The Fed meantime said that it had concluded that even with the investment, Mitsubishi would not control the investment bank.

In the credit-default swaps market, however, players remained wary of Morgan Stanley's prospects; the cost of protecting its debt against a possible default hovered around 19% to 21% up front, plus 500 bps annually.

Thin trading

Apart from the Morgan Stanley gyrations, the first trader said that "it was a back-and-forth day. The stock market did better first thing, but then sold off as the day progressed, and we gave a lot [of the market's early gains] back."

He characterized the secondary as "thin, with not a lot trading. It was a tough day."

Another trader summed up the market's status by declaring "everything's bad."

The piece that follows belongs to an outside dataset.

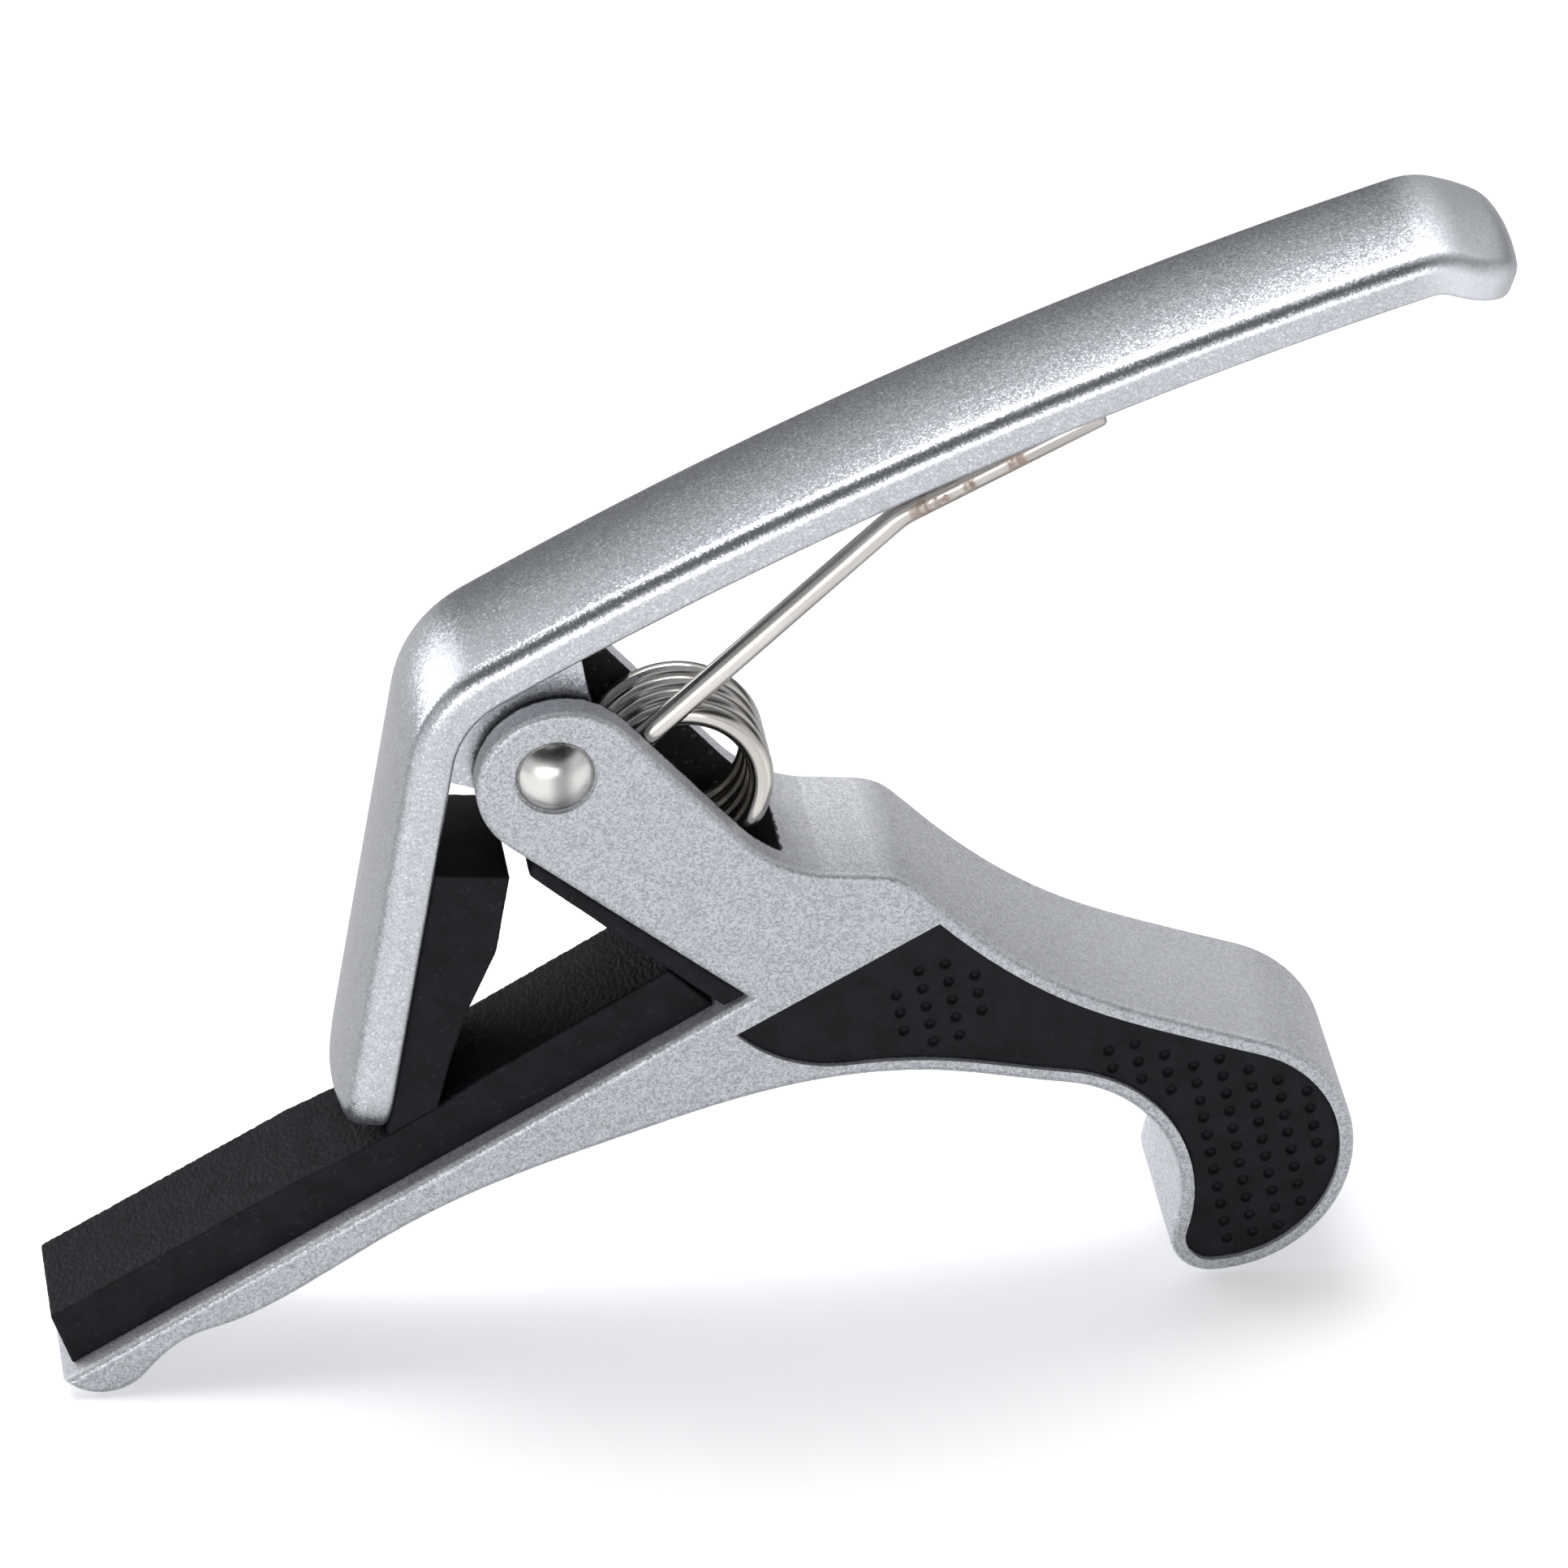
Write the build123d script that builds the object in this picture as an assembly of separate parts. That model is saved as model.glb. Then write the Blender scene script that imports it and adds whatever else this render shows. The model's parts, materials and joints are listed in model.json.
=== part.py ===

Wrigley off as bonds are dumped to junk

Apart from the financials, Wrigley's 4.65% notes due 2015 were seen having widened out by some 100 bps to around 411 bps after Moody's Investors Service downgraded the candy and chewing gum company's senior unsecured debt rating to Ba2 from A1 previously , following the completion of its $23 billion acquisition of rival candymaker Mars Inc.

On a dollar-price basis, the bonds slid nearly 5 points from Monday's close to around the 84.625 level, in one large-sized transaction, a rarity for that particular credit.

Later in the session, a source saw the bonds tighten to about 397 bps - still out more than 80 bps on the session.

Moody's, in dropping Wrigley to junk status, said that the ratings "reflect the increased financial leverage resulting from the incurrence of transaction related debt" from the Mars purchase. The ratings "take into account Wrigley's overall modest scale as compared to its packaged goods peers, its narrow product portfolio, and an unfavorable shift in financial policy as it relates to debtholders."

However, the agency also said that "while credit metrics are weaker than those typical of a Ba2 rated company, the ratings are supported by Wrigley's strong business fundamentals including its global geographic reach, leading market shares in core categories, and high profit margins."

Wrigley is rated A+ by Standard & Poor's and is not rated by Fitch.